The budget also proposes various reforms to address student debt, college costs, and student financial aid programs. Notably, the Administration proposes to dramatically reform the Federal Work-Study program to allocate funding to institutions enrolling high numbers of Pell Grant recipients that would support workforce and career-oriented training opportunities for low-income undergraduate students.

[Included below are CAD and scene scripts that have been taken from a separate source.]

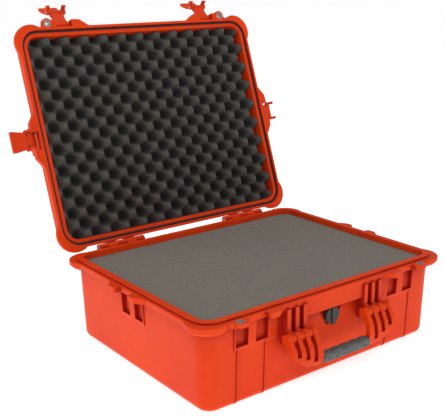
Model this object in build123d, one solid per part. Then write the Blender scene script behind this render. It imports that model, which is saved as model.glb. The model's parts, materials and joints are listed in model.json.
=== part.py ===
"""Hard equipment case, lid open: injection-moulded shells, double-throw latches, folding handle, foam.

Millimetres, +Z up. The front (latch and handle side) faces -Y. The origin is the centre of the
underside, where the case stands. The lid group is modelled shut and then swung open on the rear hinge.
"""
import math
import os

from build123d import *

# ---- overall sizes ----
opening_length = 544.0  # clear opening at the rim, along X
opening_width = 419.0  # clear opening at the rim, along Y
opening_corner = 24.0  # plan radius of the opening's corners
base_height = 163.0  # underside to the parting plane
lid_height = 57.0  # parting plane to the top of the stacking pads
lid_open_angle = 109.6  # lid swing from shut to its stop

# ---- shell walls ----
wall = 8.0  # side wall of base and lid
floor = 5.0  # base floor and lid top
draft = 2.0  # moulding draft of the side walls, degrees
base_edge_radius = 14.0  # outside bottom edge of the base
inner_edge_radius = 9.0  # inside bottom edges
lid_edge_radius = 11.0  # outside top edge of the lid
pad_height = 2.0  # stacking pads on the lid
pad_radius = 20.0
pad_inset = 62.0  # pad centres in from the opening's edge
lid_panel_height = 4.0  # raised panels on the lid

# ---- rims and seal ----
rim_reach = 18.0  # rim outer face beyond the opening
rim_depth = 10.5  # height of the base rim's outer face
rim_slope = 7.0  # height of the slope under each rim
lid_rim_depth = 12.0
parting_gap = 0.5  # base ledge to lid skirt, shut
lip_rise = 3.5  # raised lip of the base above the parting plane
lip_width = 11.6
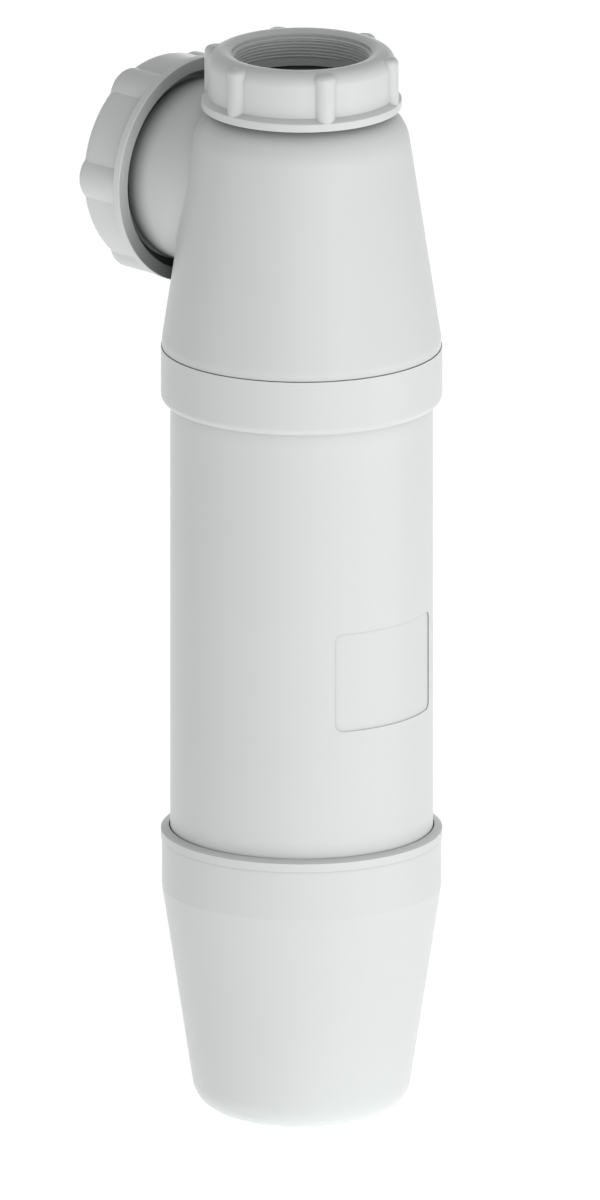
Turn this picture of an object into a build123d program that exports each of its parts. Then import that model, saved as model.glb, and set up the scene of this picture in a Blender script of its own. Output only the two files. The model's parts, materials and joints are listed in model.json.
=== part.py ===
from build123d import *
from math import asin, atan, cos, degrees, sqrt
import os

# Condensate trap: a tall bottle trap in moulded white plastic. All sizes are in millimetres.
# Origin at the centre of the cup's flat base, +Z up, side outlet towards +Y, label panel towards -Y.

# Tube, and the coarse screwed joints at both of its ends
tube_radius = 37.5
tube_wall = 3.0
screw_depth = 1.1
screw_clearance = 0.35
socket_depth = 13.5
spigot_chamfer = 0.8
taper = 0.152

# Flat gaskets at the ledges of the two sockets
gasket_thickness = 2.0
gasket_clearance = 0.15

# Cup
cup_wall = 2.3
cup_taper_height = 65.7
cup_band_height = 16.7
cup_socket_wall = 2.0
cup_base_fillet = 9.4
cup_lip_height = 2.4
cup_lip_step = 0.28
cup_rim_rise = 0.9

# Body
body_length = 154.1
collar_height = 16.2
collar_wall = 2.3
collar_fillet = 2.4
label_above_spigot = 49.4
label_width = 37.8
label_height = 29.0
label_corner = 2.3
label_depth = 0.3

# Head
seam_gap = 0.2
hood_land = 2.3
hood_land_round = 9.0
hood_height = 71.9
hood_wall = 2.5
shoulder_fillet = 13.1
neck_radius = 18.9

# Dip tube with its flange and O-ring
dip_tube_radius = 15.0
dip_tube_wall = 1.8
dip_tube_length = 201.0
dip_tube_clearance = 0.15
dip_tube_chamfer = 0.5
dip_flange_radius = 20.4
dip_flange_thickness = 1.2
o_ring_cord = 1.6

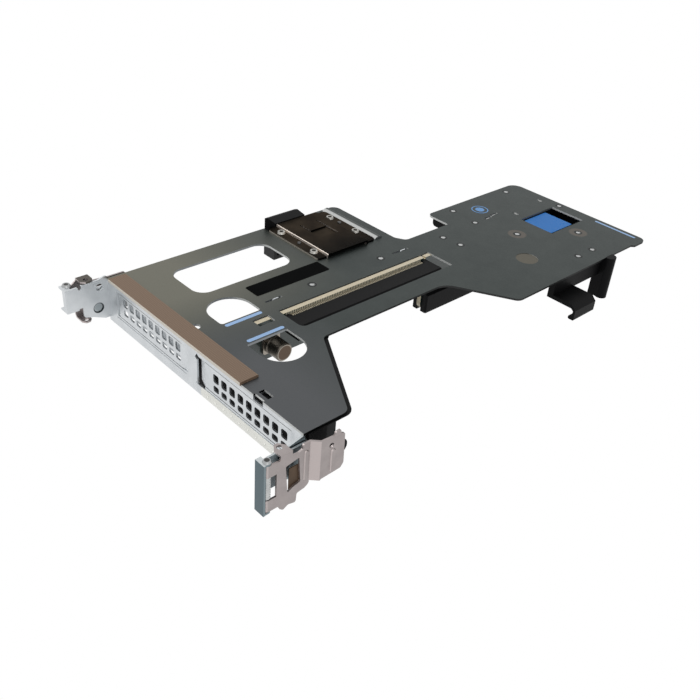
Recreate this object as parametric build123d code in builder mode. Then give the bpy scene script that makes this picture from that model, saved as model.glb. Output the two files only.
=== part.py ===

The Administration also proposes to consolidate the various income-based repayment programs into a single plan to prioritize repayment for undergraduate borrowers. This single income-based repayment plan would cap a borrower’s monthly payment at 12.5 percent of discretionary income. For undergraduate borrowers, any remaining balance after a 15-year repayment period would be forgiven. For borrowers with graduate debt, any balance remaining after a 30-year repayment period would be forgiven. In addition, the budget proposes ending Public Service Loan Forgiveness (PSLF), a debt forgiveness program for public servants, and proposes to eliminate subsidized student loans. These policies together would provide an estimated savings of $203 billion over the next decade.
The budget funds the Office for Civil Rights (OCR) at $107.4 million, reflecting a decrease of $1.4 million from FY17. Within OCR, it calls for funding 529 full time employees, a decrease of 40 employees or 8.6 percent, which the administration says it would cut through attrition.